2. Potential for High Rates
After the initial period, your rate can adjust annually, and if market rates rise, so will your mortgage rate. Depending on the terms, your mortgage could become unaffordable if interest rates spike.
3. Complicated Terms
ARMs can be a little tricky to understand. The rate adjustments are based on an index (like LIBOR or SOFR) plus a margin, which can make it harder to predict future payments. If you're not comfortable with these details, a fixed-rate mortgage might feel like the safer, simpler choice.

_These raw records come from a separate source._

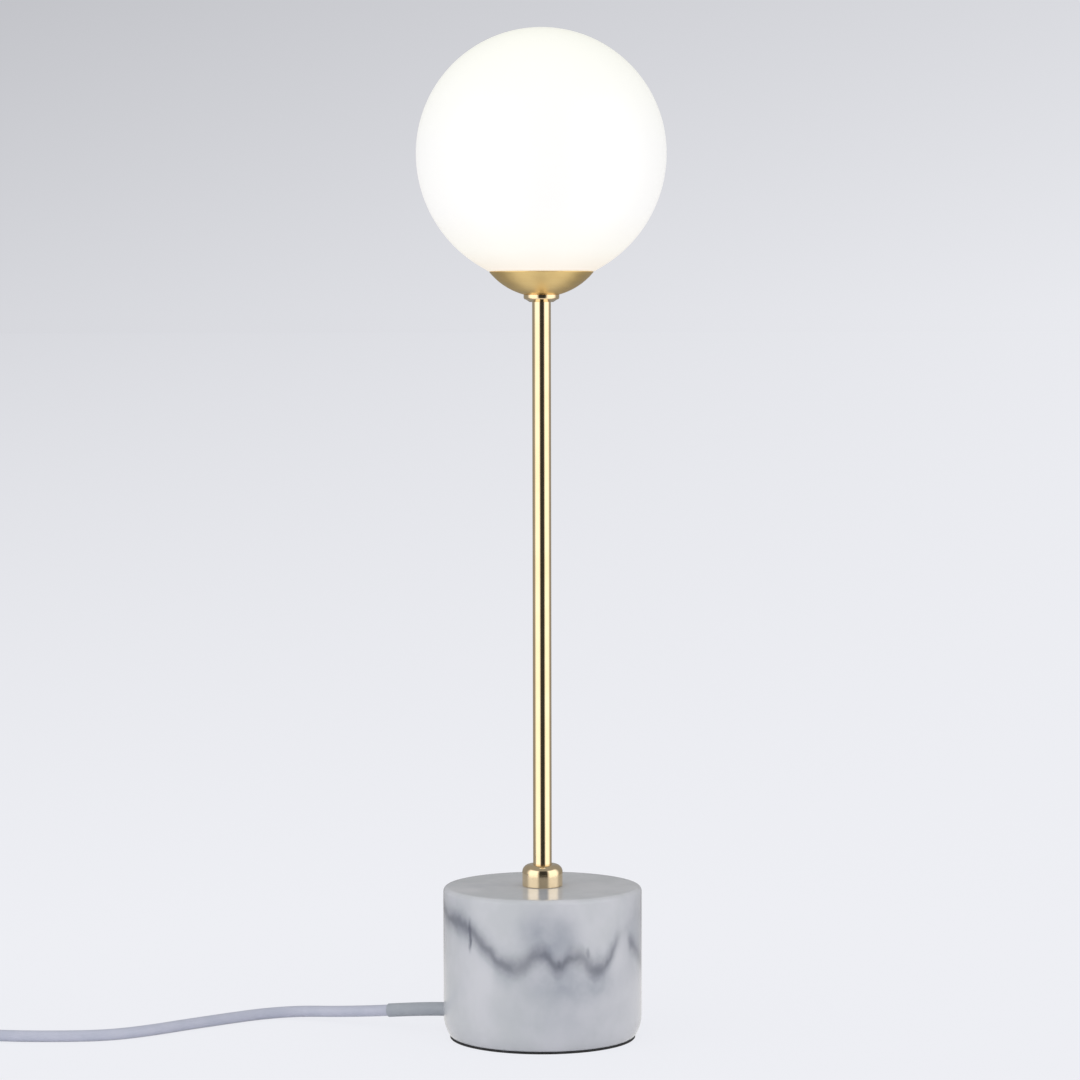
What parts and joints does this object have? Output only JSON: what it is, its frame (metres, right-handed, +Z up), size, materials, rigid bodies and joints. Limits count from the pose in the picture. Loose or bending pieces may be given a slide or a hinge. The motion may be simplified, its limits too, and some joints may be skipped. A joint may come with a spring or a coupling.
{
  "type": "glass globe table lamp",
  "caption": "Table lamp with an opal glass globe in a spun cup, on a slim straight stem over a round stone base, with a corded rocker switch.",
  "frame": {"origin": "on the table, under the middle of the base", "axes": "+Z up the stem; the lamp's front faces -Y and the cord leaves at the back left, towards -X"},
  "size_m": [0.4472, 0.1206, 0.4056],
  "materials": {
    "opal_glass": "satin opal, lit from inside",
    "clear_glass": "clear",
    "satin_brass": "satin spun",
    "polished_brass": "polished",
    "marble": "polished, grey veined",
    "pad_foam": "matte foam",
    "zinc_steel": "zinc plated",
    "turned_brass": "turned",
    "socket_ceramic": "unglazed",
    "contact_brass": "pressed",
    "seal_silicone": "soft translucent",
    "bulb_plastic": "gloss",
    "light_strip": "phosphor, lit",
    "pin_wire": "bright wire",
    "core_brown_pvc": "smooth",
    "core_blue_pvc": "smooth",
    "cord_pvc": "smooth pale grey",
    "sleeve_grey": "matte",
    "clamp_nylon": "matte",
    "switch_plastic": "fine texture",
    "rocker_plastic": "gloss",
    "tie_nylon": "matte",
    "plug_plastic": "fine texture",
    "plug_pin_nickel": "nickel plated",
    "pin_sleeve_plastic": "matte"
  },
  "bodies": {
    "lamp": {"base_pad": "pad_foam", "marble_base": "marble", "threaded_rod": "zinc_steel", "clamp_plate": "zinc_steel", "base_lock_washer": "zinc_steel", "base_nut": "zinc_steel", "cord_clamp": "clamp_nylon", "cord_clamp_screws": "zinc_steel", "base_collar": "polished_brass", "stem_tube": "polished_brass", "stem_nipple": "zinc_steel", "neck_disc": "polished_brass", "globe_cup": "satin_brass", "cup_lock_washer": "zinc_steel", "cup_nut": "zinc_steel", "globe_carrier": "turned_brass", "holder_bracket": "zinc_steel", "holder_nut": "zinc_steel", "lampholder": "socket_ceramic", "lampholder_screws": "zinc_steel", "contact_left": "contact_brass", "contact_right": "contact_brass", "core_brown": "core_brown_pvc", "core_blue": "core_blue_pvc", "cord_sleeve": "sleeve_grey", "cord_lead": "cord_pvc", "switch_lower": "switch_plastic", "switch_upper": "switch_plastic", "rocker_pin": "zinc_steel", "switch_terminal_front": "contact_brass", "switch_terminal_back": "contact_brass", "switch_terminal_screws": "zinc_steel", "switch_case_screws": "zinc_steel", "switch_through_core": "core_blue_pvc", "switch_live_cores": "core_brown_pvc", "cord_link": "cord_pvc", "cord_coil": "cord_pvc", "cord_tail": "cord_pvc", "cord_tie": "tie_nylon", "plug_body": "plug_plastic", "plug_pins": "plug_pin_nickel", "plug_pin_sleeves": "pin_sleeve_plastic"},
    "seal": {"globe_seal": "seal_silicone"},
    "globe": {"globe": "opal_glass"},
    "bulb": {"bulb_base": "bulb_plastic", "bulb_envelope": "clear_glass", "bulb_core": "light_strip", "bulb_pin_left": "pin_wire", "bulb_pin_right": "pin_wire"},
    "rocker": {"switch_rocker": "rocker_plastic", "switch_bridge": "contact_brass"}
  },
  "joints": [
    {"name": "globe_turn", "type": "hinge", "parent": "lamp", "child": "seal", "pos_m": [0, 0, 0.3053], "axis": [0, 0, 1], "range_deg": [0, 480]},
    {"name": "globe_rise", "type": "slide", "parent": "seal", "child": "globe", "axis": [0, 0, 1], "range_m": [0, 0.004]},
    {"name": "bulb_pull", "type": "slide", "parent": "lamp", "child": "bulb", "axis": [0, 0, 1], "range_m": [0, 0.015]},
    {"name": "switch_rock", "type": "hinge", "parent": "lamp", "child": "rocker", "pos_m": [-0.29, -0.012, 0.0105], "axis": [0, -1, 0], "range_deg": [0, 16]}
  ],
  "couplings": [
    {"joint": "globe_rise", "follows": "globe_turn", "m_per_rad": 0.00047746}
  ]
}
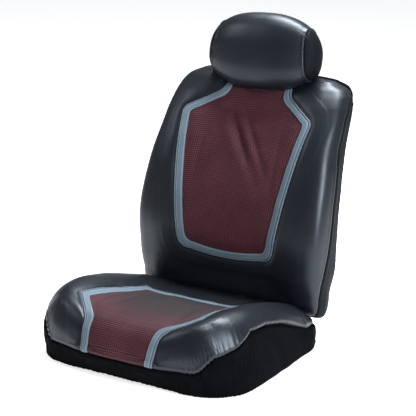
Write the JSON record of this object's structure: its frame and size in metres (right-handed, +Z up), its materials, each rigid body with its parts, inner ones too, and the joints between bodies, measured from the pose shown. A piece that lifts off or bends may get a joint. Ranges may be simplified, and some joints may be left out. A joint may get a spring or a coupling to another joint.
{
  "type": "seat cover set",
  "caption": "Padded leatherette and mesh cover set fitted on a low-back bucket seat with a reclining backrest and a sliding headrest.",
  "frame": {"origin": "on the floor, under the middle of the seat's box", "axes": "+Z up, +X to the right as seen from in front of the seat, +Y from the knees towards the back"},
  "size_m": [0.5388, 0.7313, 0.7384],
  "materials": {
    "leatherette": "satin",
    "red_mesh": "matte",
    "grey_trim": "satin",
    "black_knit": "matte",
    "webbing": "matte",
    "tag_fabric": "matte",
    "foam": "matte",
    "black_paint": "satin",
    "zinc_steel": "satin",
    "post_chrome": "polished",
    "black_plastic": "matte"
  },
  "bodies": {
    "seat": {"cushion_foam": "foam", "cushion_pan": "black_paint", "base_rail_left": "black_paint", "base_rail_right": "black_paint", "pan_bolts": "zinc_steel", "recliner_bracket_left": "black_paint", "recliner_bracket_right": "black_paint", "recliner_bracket_bolts": "zinc_steel", "recliner_pivot_pins": "zinc_steel", "cushion_top_cover": "leatherette", "cushion_trim": "grey_trim", "cushion_insert": "red_mesh", "cushion_front_band": "black_knit", "cushion_skirt_left": "black_knit", "cushion_skirt_right": "black_knit", "cushion_rear_flap": "black_knit", "underseat_straps": "webbing", "underseat_buckles": "black_plastic"},
    "backrest": {"back_foam": "foam", "back_frame_tube": "black_paint", "back_hinge_plate_left": "black_paint", "back_hinge_plate_right": "black_paint", "back_lower_cross_tube": "black_paint", "back_support_wires": "zinc_steel", "headrest_guide_tubes": "black_paint", "headrest_sleeve_left": "black_plastic", "headrest_sleeve_right": "black_plastic", "back_cover_front": "leatherette", "back_trim": "grey_trim", "back_insert": "red_mesh", "back_gusset_left": "black_knit", "back_gusset_right": "black_knit", "back_cover_rear": "black_knit", "back_bottom_flap": "black_knit", "back_closure_tape": "webbing", "back_side_tag": "tag_fabric"},
    "headrest": {"headrest_foam": "foam", "headrest_posts": "post_chrome", "headrest_cover_front": "leatherette", "headrest_cover_rear": "leatherette", "headrest_gusset_left": "leatherette", "headrest_gusset_right": "leatherette"},
    "release_button": {"headrest_release_button": "black_plastic"}
  },
  "joints": [
    {"name": "recline", "type": "hinge", "parent": "seat", "child": "backrest", "pos_m": [0, 0.155, 0.092], "axis": [-1, 0, 0], "range_deg": [-20, 50]},
    {"name": "headrest_height", "type": "slide", "parent": "backrest", "child": "headrest", "axis": [0, 0.342, 0.9397], "range_m": [0, 0.06]},
    {"name": "headrest_release", "type": "slide", "parent": "backrest", "child": "release_button", "axis": [-1, 0, 0], "range_m": [0, 0.003], "stiffness_N_per_m": 800}
  ]
}
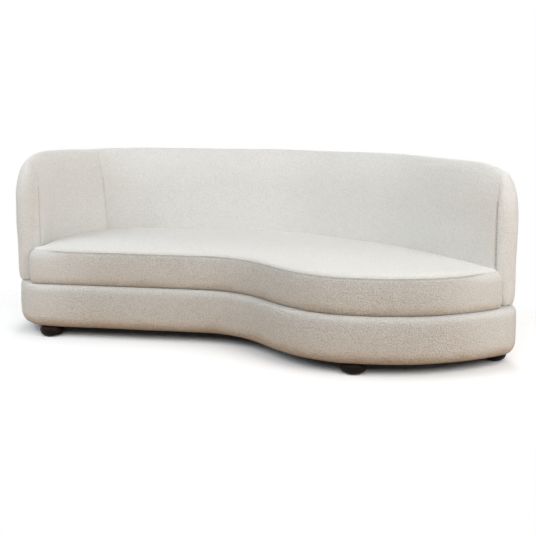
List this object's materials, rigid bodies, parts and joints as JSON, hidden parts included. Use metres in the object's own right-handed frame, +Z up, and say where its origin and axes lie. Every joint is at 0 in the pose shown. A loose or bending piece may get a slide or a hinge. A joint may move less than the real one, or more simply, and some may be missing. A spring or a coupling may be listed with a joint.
{
  "type": "curved sofa",
  "caption": "Cream boucle sofa with a kidney-shaped seat, a back that wraps round the left end, a padded plinth and dark turned bun feet.",
  "frame": {"origin": "on the floor, under the middle of the whole sofa", "axes": "+X along the straight back towards the round lobe, +Y from the front towards the back, +Z up"},
  "size_m": [2.3001, 1, 0.84],
  "materials": {
    "cover_fabric": "looped boucle pile, matte",
    "dark_wood": "dark stained, satin lacquer",
    "plywood": "raw sanded plywood",
    "foam": "open-cell cut foam",
    "wadding": "white polyester wadding",
    "hessian": "coarse woven jute",
    "dust_cloth": "black non-woven cloth",
    "zinc_steel": "zinc plated",
    "spring_steel": "oiled spring wire",
    "glide_plastic": "smooth moulded"
  },
  "bodies": {
    "root": {"base_bottom_panel": "plywood", "base_top_ring": "plywood", "base_posts": "plywood", "base_skin": "plywood", "base_foam": "foam", "base_cover": "cover_fabric", "base_dust_cover": "dust_cloth", "foot_front_left": "dark_wood", "foot_front_lobe": "dark_wood", "foot_front_right": "dark_wood", "foot_rear_left": "dark_wood", "foot_rear_middle": "dark_wood", "foot_rear_right": "dark_wood", "foot_bolts": "zinc_steel", "foot_tee_nuts": "zinc_steel", "foot_glides": "glide_plastic", "seat_lower_ring": "plywood", "seat_upper_ring": "plywood", "seat_frame_blocks": "plywood", "cross_rail_left": "plywood", "cross_rail_middle": "plywood", "cross_rail_right": "plywood", "body_bolts": "zinc_steel", "body_washers": "zinc_steel", "body_tee_nuts": "zinc_steel", "spring_1": "spring_steel", "spring_2": "spring_steel", "spring_3": "spring_steel", "spring_4": "spring_steel", "spring_5": "spring_steel", "spring_6": "spring_steel", "spring_7": "spring_steel", "spring_8": "spring_steel", "spring_9": "spring_steel", "spring_10": "spring_steel", "spring_clips": "spring_steel", "tie_wires": "spring_steel", "seat_hessian": "hessian", "seat_foam": "foam", "seat_topper": "wadding", "seat_boxing": "cover_fabric", "seat_top_panel": "cover_fabric", "back_lower_rail": "plywood", "back_middle_rail": "plywood", "back_top_rail": "plywood", "back_posts": "plywood", "left_end_board": "plywood", "right_end_board": "plywood", "back_inner_board": "plywood", "back_outer_board": "plywood", "back_foam": "foam", "back_wadding": "wadding", "left_arm_inside_cover": "cover_fabric", "back_inside_cover": "cover_fabric", "back_outside_cover": "cover_fabric", "left_end_facing": "cover_fabric", "right_end_facing": "cover_fabric"}
  },
  "joints": []
}
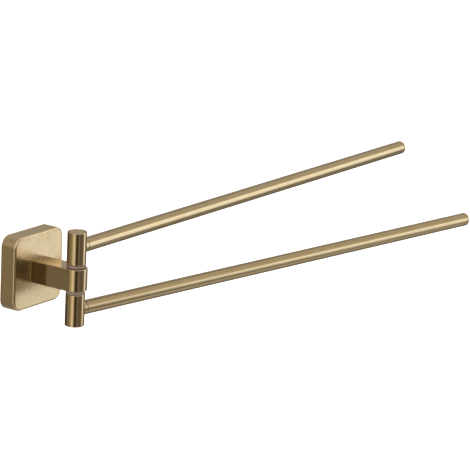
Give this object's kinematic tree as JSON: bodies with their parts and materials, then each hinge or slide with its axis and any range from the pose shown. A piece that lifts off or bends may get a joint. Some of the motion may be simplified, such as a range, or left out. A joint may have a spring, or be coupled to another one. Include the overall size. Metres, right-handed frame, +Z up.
{
  "type": "swivel towel rack",
  "caption": "Wall-mounted towel rack: square flange, short square arm with a round nose, and long round bars that swing on one vertical pivot barrel.",
  "frame": {"origin": "centre of the wall bracket's back face, on the wall", "axes": "+Z up, +Y into the wall, so the rack stands out towards -Y; +X along the wall, the way the bars point at rest"},
  "size_m": [0.4269, 0.1139, 0.066],
  "materials": {
    "brushed_gold": "brushed champagne gold, satin",
    "zinc_steel": "zinc-plated steel, dull",
    "brown_nylon": "brown-grey nylon, matt"
  },
  "bodies": {
    "wall_mount": {"flange_cover": "brushed_gold", "wall_bracket": "zinc_steel", "flange_set_screw": "zinc_steel", "arm": "brushed_gold", "arm_screw_upper": "zinc_steel", "arm_screw_lower": "zinc_steel", "pivot_bolt": "zinc_steel", "pivot_nut": "zinc_steel", "upper_spring_washer": "zinc_steel", "lower_spring_washer": "zinc_steel", "upper_glide_washer": "brown_nylon", "lower_glide_washer": "brown_nylon"},
    "upper_swing_bar": {"upper_drum": "brushed_gold", "upper_bushing": "brown_nylon", "upper_drum_cap": "brushed_gold", "upper_bar_root": "brushed_gold", "upper_bar": "brushed_gold", "upper_bar_end_cap": "brushed_gold"},
    "lower_swing_bar": {"lower_drum": "brushed_gold", "lower_bushing": "brown_nylon", "lower_drum_cap": "brushed_gold", "lower_bar_root": "brushed_gold", "lower_bar": "brushed_gold", "lower_bar_end_cap": "brushed_gold"}
  },
  "joints": [
    {"name": "upper_swivel", "type": "hinge", "parent": "wall_mount", "child": "upper_swing_bar", "pos_m": [0, -0.0445, 0.0219], "axis": [0, 0, -1], "range_deg": [0, 180]},
    {"name": "lower_swivel", "type": "hinge", "parent": "wall_mount", "child": "lower_swing_bar", "pos_m": [0, -0.0445, -0.0219], "axis": [0, 0, -1], "range_deg": [-9.3, 170.7]}
  ]
}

Which One Is Right for You?

"Homebuyers should carefully weigh their time horizon and rate forecasts — a fixed-rate mortgage offers peace of mind, while an adjustable rate can make sense for short-term homeowners," says Aaron Burk, mortgage analyst at the Mortgage Bankers Association.
Okay, so now you're probably wondering—which one should I pick? The decision ultimately depends on your situation and your future plans.
- If you're planning to stay in your home for a long time (10+ years) and want stability, a fixed-rate mortgage is a great choice. You won't have to worry about rising rates, and you'll know exactly what you're paying each month.
- On the other hand, if you're only planning to stay in the home for a few years, an adjustable-rate mortgage could save you a lot of money upfront. Just be sure to understand how much the rate could increase in the future.
- Consider your risk tolerance—if you can handle some uncertainty and are okay with potential future fluctuations in your mortgage payment, an ARM could work. If you're more of a set it and forget it person, a fixed-rate mortgage is probably the way to go.

Final Thoughts

Choosing between a fixed-rate and adjustable-rate mortgage is a big decision, but by understanding the pros and cons of each option, you'll be in a much better position to make the right choice for you.
Whether you prefer the stability of a fixed-rate mortgage or the flexibility of an ARM, just make sure to weigh your options carefully and consider your long-term goals.